Revenue or sales/total assets= 4,344m/15,368m = 0.283

Asset turnover ratio measures the efficiency with which the business is generating income from the assets. The NCM has a low turnover which could imply it is inefficient.

Debt equity ratio

Total liabilities/owner's equity = 6309m/8918m =0.707

This leverage ratio examines the efficiency with which the business is generating income about owner’s equity. The NCM has a low ratio, and this could imply that it is not very aggressive in financing its projects with resources provided by the business owners.

Gross profit margin

Gross profit/total revenue = 1025m/4344m*100 =0.24 or 24%.

A higher percentage is preferred because it demonstrates the ability of the business to cover its operating expenses and finance other projects.

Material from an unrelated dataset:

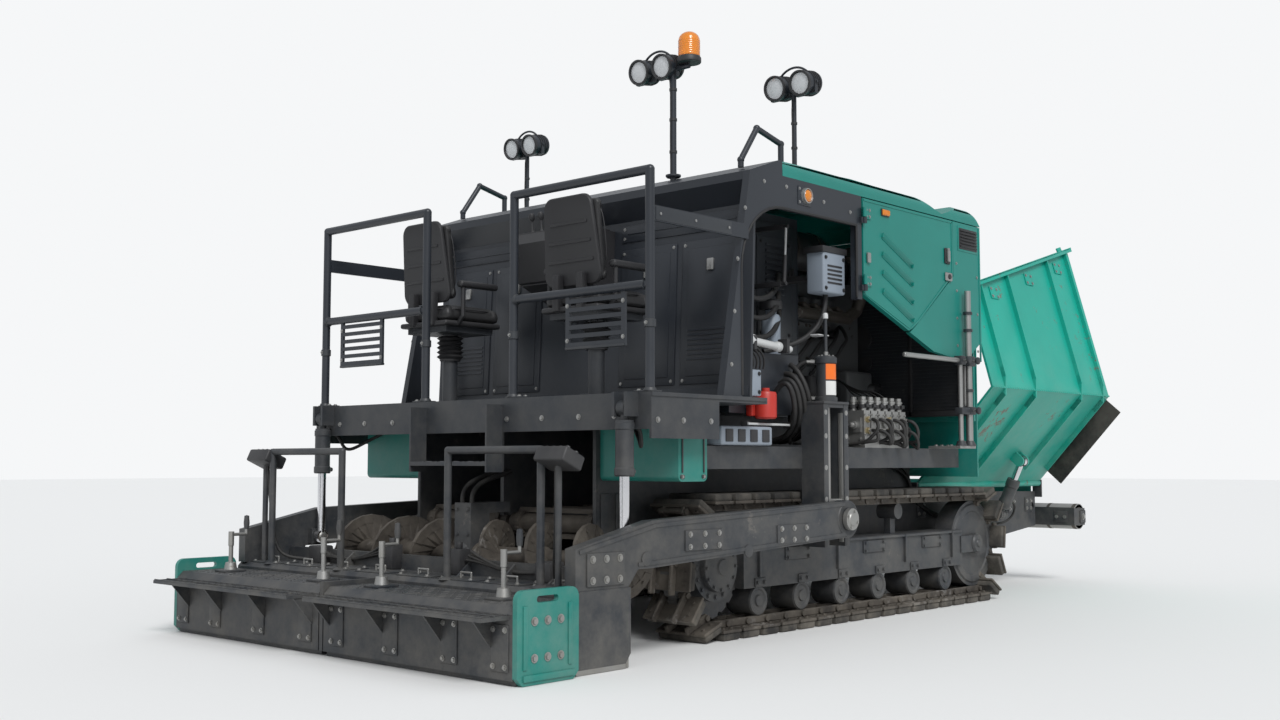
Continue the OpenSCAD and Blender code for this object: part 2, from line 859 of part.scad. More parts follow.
module tow_blocks() {
    color([0.6, 0.6, 0.6])
        both_sides() {
            box([tow_x - 68, tow_x + 68], [column_y[0] + 2, arm_in - 15], [tow_z - 100, tow_z + 100]);
            rod([tow_x, guide_y, tow_z + 90], [tow_x, guide_y, 1200], 20);
            rod([tow_x, arm_in - 25, tow_z], [tow_x, half_w, tow_z], pin_r);
            rod([tow_x, half_w - 24, tow_z], [tow_x, half_w, tow_z], 55);
        }
}

module tow_arms() {
    seat_z = 330 + touch;
    color([0.15, 0.16, 0.17])
        both_sides() {
            across([arm_in, arm_in + arm_t])
                difference() {
                    union() {
                        translate([tow_x, tow_z]) circle(95);
                        polygon([[tow_x, tow_z - 90], [tow_x, tow_z + 90], [-2060, 600],
                            [screed_rear, 500], [screed_rear, seat_z], [screed_front - 10, seat_z],
                            [-2150, 400], [-2060, 400]]);
                    }
                    translate([tow_x, tow_z]) circle(pin_r + shaft_gap);
                }
            box([lift_eye[0] - 40, lift_eye[0] + 40], [arm_in - 39, arm_in + 1],
                [lift_eye[1] - 40, lift_eye[1] + 40]);
        }
}

module lift_barrels() {
    a = [lift_foot[0], lift_y, lift_foot[1]];
    d = [lift_dir[0], 0, lift_dir[1]];
    color([0.2, 0.21, 0.22])
        both_sides()
            difference() {
                union() {
                    rod(a + 52 * d, a + 290 * d, 40);
                    rod(a, a + 60 * d, 19);
                    rod(a - [0, 22, 0], a + [0, 22, 0], 34);
                }
                rod(a + 64 * d, a + 350 * d, 22 + shaft_gap);
                rod(a - [0, 30, 0], a + [0, 30, 0], 20 + shaft_gap);
            }
}

module lift_rods() {
    a = [lift_foot[0], lift_y, lift_foot[1]];
    d = [lift_dir[0], 0, lift_dir[1]];
    color([0.75, 0.75, 0.75])
        both_sides()
            difference() {
                union() {
                    rod(a + 258 * d, a + (lift_len - 20) * d, 22);
                    rod(a + lift_len * d - [0, 18, 0], a + lift_len * d + [0, 18, 0], 34);
                }
                rod(a + lift_len * d - [0, 30, 0], a + lift_len * d + [0, 30, 0], 20);
            }
}

// Screed
module screed_frame() {
    half = screed_w / 2;
    color([0.14, 0.15, 0.16]) {
        across([-half, half])
            polygon([[screed_rear, plate_t + touch], [screed_rear, 310], [screed_rear + 20, 330],
                [screed_front, 330], [screed_front, 60], [screed_front - 30, plate_t + touch]]);
        for (y = [-900, -600, -300, 300, 600, 900])
            across([y - 6, y + 6])
                polygon([[screed_front - 140, 329], [screed_front - 60, 329], [screed_front - 60, 395]]);
        across([80 - half, half - 80])
            polygon([[screed_front, 300], [screed_front + 10, 330], [screed_front - 20, 400],
                [screed_front - 60, 400], [screed_front - 60, 300]]);
        box([ext_rear, screed_rear + 5], [-12, 12], [plate_t, 320]);
        for (x = ext_bar_x)
            rod([x, -half + 20, ext_bar_z], [x, half - 20, ext_bar_z], ext_bar_r);
    }
}

module screed_plates() {
    half = screed_w / 2;
    color([0.35, 0.35, 0.35])
        box([screed_rear, screed_front - 30], [-half, half], [0, plate_t]);
}

module screed_rails() {
    color([0.1, 0.1, 0.11])
        both_sides()
            pipe([[screed_rear + 40, 400, 330 + touch], [screed_rear + 40, 400, 900],
                [screed_rear + 40, 1000, 900], [screed_rear + 40, 1000, 330 + touch]], 17);
}

module extension() {
    half = screed_w / 2;
    color([0.14, 0.15, 0.16])
        difference() {
            union() {
                across([20, half])
                    polygon([[ext_rear, plate_t], [ext_rear, 270], [ext_rear + 30, 300],
                        [ext_front, 300], [ext_front, plate_t]]);
                box([ext_rear + 20, ext_front], [20, half], [0, plate_t + 1]);
                box([rear_x, ext_rear + 2], [60, half - 20], [250, 265]);
            }
            for (x = ext_bar_x)
                rod([x, 0, ext_bar_z], [x, half + 5, ext_bar_z], ext_bar_r + shaft_gap);
        }
}

module extension_left() {
    extension();
}

module extension_right() {
    right_side() extension();
}

module end_gate() {
    half = screed_w / 2;
    color([0.02, 0.4, 0.38])
        across([half + touch, half + 25])
            difference() {
                union() {
                    offset(r = 40) offset(delta = -40)
                        translate([ext_rear, 60]) square([ext_front + 10 - ext_rear, 300]);
                    polygon([[ext_rear, 30], [ext_rear, 200], [ext_front + 10, 200],
                        [ext_front + 10, 30], [ext_front - 20, 0], [ext_rear + 30, 0]]);
                }
                hull()
                    for (x = [-45, 45])
                        translate([(ext_rear + ext_front) / 2 + x, 322]) circle(13);
            }
}

module end_gate_left() {
    end_gate();
}

module end_gate_right() {
    right_side() end_gate();
}

auger_x = -1995;
auger_z = 400;
auger_end = arm_in - 125;

module auger_hanger() {
    color([0.2, 0.2, 0.2])
        difference() {
            union() {
                box([auger_x - 60, auger_x + 60], [-60, 60], [auger_z - 100, auger_z + 250]);
                box([auger_x, chassis_rear - touch], [-60, 60], [auger_z + 200, auger_z + 250]);
            }
            both_sides()
                across([15, 70]) translate([auger_x, auger_z]) circle(30 + shaft_gap);
        }
}

// One auger: a shaft with a helical flight, swept as a chain of short faces
function sweep_faces(n) = concat([[0, 1, 2], [0, 2, 3]],
    [for (i = [0:n - 1]) for (k = [0:3]) let (a = 4 * i + k, b = 4 * i + (k + 1) % 4)
        for (f = [[a, a + 4, b + 4], [a, b + 4, b]]) f],
    [[4 * n + 2, 4 * n + 1, 4 * n], [4 * n + 3, 4 * n + 2, 4 * n]]);

module auger() {
    steps = 20 * auger_turns;
    inner = 38;
    flight_t = 14;
    run = auger_end - 110 - flight_t;
    pts = [for (i = [0:steps]) let (a = i * 18, y = 100 + run * i / steps)
        for (q = [[inner, 0], [auger_r, 0], [auger_r, flight_t], [inner, flight_t]])
            [auger_x + q[0] * cos(a), y + q[1], auger_z + q[0] * sin(a)]];
    color([0.35, 0.34, 0.33]) {
        across([70, auger_end]) translate([auger_x, auger_z]) circle(45);
        across([20, 71]) translate([auger_x, auger_z]) circle(30);
        polyhedron(pts, sweep_faces(steps));
    }
}

module auger_left() {
    auger();
}

module auger_right() {
    right_side() auger();
}

chassis();
frame_plates();
conveyor_deck();
front_beam();
track_left();
track_right();
track_frame_left();
track_frame_right();
engine();
cabinet();
side_deck();
bonnet();
bonnet_front();
side_door_left();
side_door_right();
cowl();
console();
floor();
tanks();
ladders();
seat_post_left();
seat_post_right();
seat_left();
seat_right();
guard_rail();
lamp_masts();
beacon_mast();
beacon();
exhaust();
valve_block();
guide_rods();
hopper_wall();
conveyor_left();
conveyor_right();
wing_left();
wing_right();
wing_barrel_left();
wing_barrel_right();
wing_rod_left();
wing_rod_right();
push_bar();
push_roller_left();
push_roller_right();
levelling_rams();
tow_blocks();
tow_arms();
lift_barrels();
lift_rods();
screed_frame();
screed_plates();
screed_rails();
extension_left();
extension_right();
end_gate_left();
end_gate_right();
auger_hanger();
auger_left();
auger_right();
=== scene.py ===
import itertools
import math
import bpy
import bmesh
from mathutils import Matrix, Vector


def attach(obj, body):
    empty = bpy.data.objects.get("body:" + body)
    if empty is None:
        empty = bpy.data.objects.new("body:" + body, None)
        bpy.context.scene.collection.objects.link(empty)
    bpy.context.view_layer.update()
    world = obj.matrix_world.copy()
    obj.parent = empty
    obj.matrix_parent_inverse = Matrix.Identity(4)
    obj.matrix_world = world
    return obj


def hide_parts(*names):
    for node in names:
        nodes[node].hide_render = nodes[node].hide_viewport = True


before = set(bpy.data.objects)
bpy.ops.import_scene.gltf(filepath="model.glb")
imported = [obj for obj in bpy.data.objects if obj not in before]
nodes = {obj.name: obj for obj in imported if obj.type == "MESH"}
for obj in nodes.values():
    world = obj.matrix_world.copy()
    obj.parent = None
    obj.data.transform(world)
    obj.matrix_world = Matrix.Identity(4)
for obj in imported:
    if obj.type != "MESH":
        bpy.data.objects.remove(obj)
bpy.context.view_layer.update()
scene = bpy.context.scene
scene.view_settings.view_transform = "Standard"

# Camera at the photograph's standpoint, behind the right rear corner at eye level
view = {"position": (-6.36, -5.10, 0.85), "heading": 42.4, "pitch": 4.3, "lens": 38.0}
cameraData = bpy.data.cameras.new("camera")
cameraData.lens = view["lens"]
camera = bpy.data.objects.new("camera", cameraData)
camera.location = view["position"]
camera.rotation_euler = (math.radians(90 + view["pitch"]), 0, math.radians(view["heading"] - 90))
scene.collection.objects.link(camera)
scene.camera = camera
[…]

The gross profit margin for NCM is not very good hence they should become more active to increase their profitability.

Profit Margin

It is a percentage of net revenue to revenue =net income/revenue = 560m/4344m = 0.13 or 13%

The profit margin of 13% implies NCM earns $0.13 for every dollar of its investment. A higher profit margin is preferable.

Return on assets

Net income/Total assets = 560m/15,368m = 0.036 or 3.6%

Return to assets measures the company’s profitability about the assets. This is ratio implies that NCM is earning $0.036 for every dollar of assets it owns. This is not profitable enough hence the company should improve its activities to earn more returns.

Return on equity

Net income/shareholders equity = 560m/9,059m = 6.2%

Return on equity ratio measures the company’s income relative to owner’s equity. It is a measure of profitability as well as the efficiency of the company. This implies the company is likely to depend on credit for capital to make a profit.